The coup collapses and Towers shoots himself. The Patrol recovers Dahlquist's radioactive body and places it in a lead coffin. As Earth mourns the hero, his body is entombed in a marble monument, with an honor guard beyond the limit of safe approach.

==Connection with other Heinlein stories==
In Space Cadet, Ezra Dahlquist is one of "[t]hose who helped create the Tradition of the Patrol". New recruits view a display about his heroism, "the day shameful and glorious in the history of the Patrol". At every Patrol roll call, his name is called with those of three other Patrol heroes. A skeptical candidate to become a Patrol cadet comments that Dahlquist disobeyed his commanding officer in performing the acts he is commended for, and that if things had gone the other way, Dahlquist would have been deemed a traitor. However, a patrol regulation read from the handbook by Cadet Matt Dodson reads: "—but the responsibility of determining the legality of the order rests on the person ordered as well as on the person giving the order", suggesting that he was within regulations to do so.

As the protagonist dies at the end, he sees, standing around him, a number of heroes who sacrificed themselves for others in history, including Rodger Young, a soldier who died in World War II helping his unit retreat and was posthumously awarded the Medal of Honor in 1944. Heinlein also referred to Young's heroism in Starship Troopers, in which the protagonist's starship was named after Young, and the recall used to bring the soldiers home was "The Ballad of Rodger Young".

==Comparison with actual history==

The story assumed that placing nuclear missiles on the Moon would be an acceptable act in international relations by 1999, and that such a nuclear base would in effect have Earth at its mercy - leading to the potential of this power being abused, as it very nearly is in the story. This was an entirely plausible possibility at the time of writing.

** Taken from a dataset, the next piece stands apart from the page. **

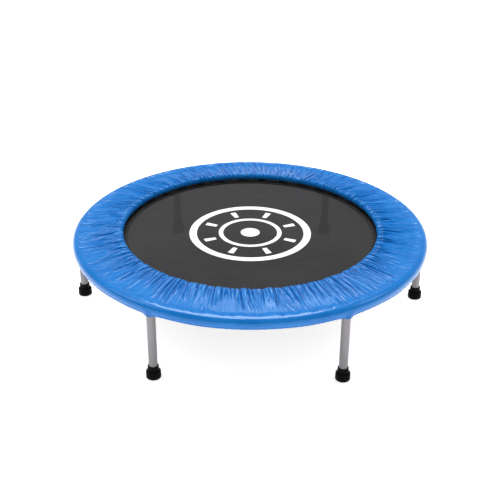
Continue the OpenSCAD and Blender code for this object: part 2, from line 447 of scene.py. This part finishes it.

In actual history, the possibility for such positioning of nuclear weapons on the Moon was averted, before the actual Moon landing in 1969, through the Outer Space Treaty, providing that
- States shall not place nuclear weapons or other weapons of mass destruction in orbit or on celestial bodies or station them in outer space in any other manner; and that
- the Moon and other celestial bodies shall be used exclusively for peaceful purposes.

With the United States, the United Kingdom and the Soviet Union signing the treaty in 1967 and most other nations joining in later, there are not known to be any space-based nuclear weapons such as Heinlein envisioned.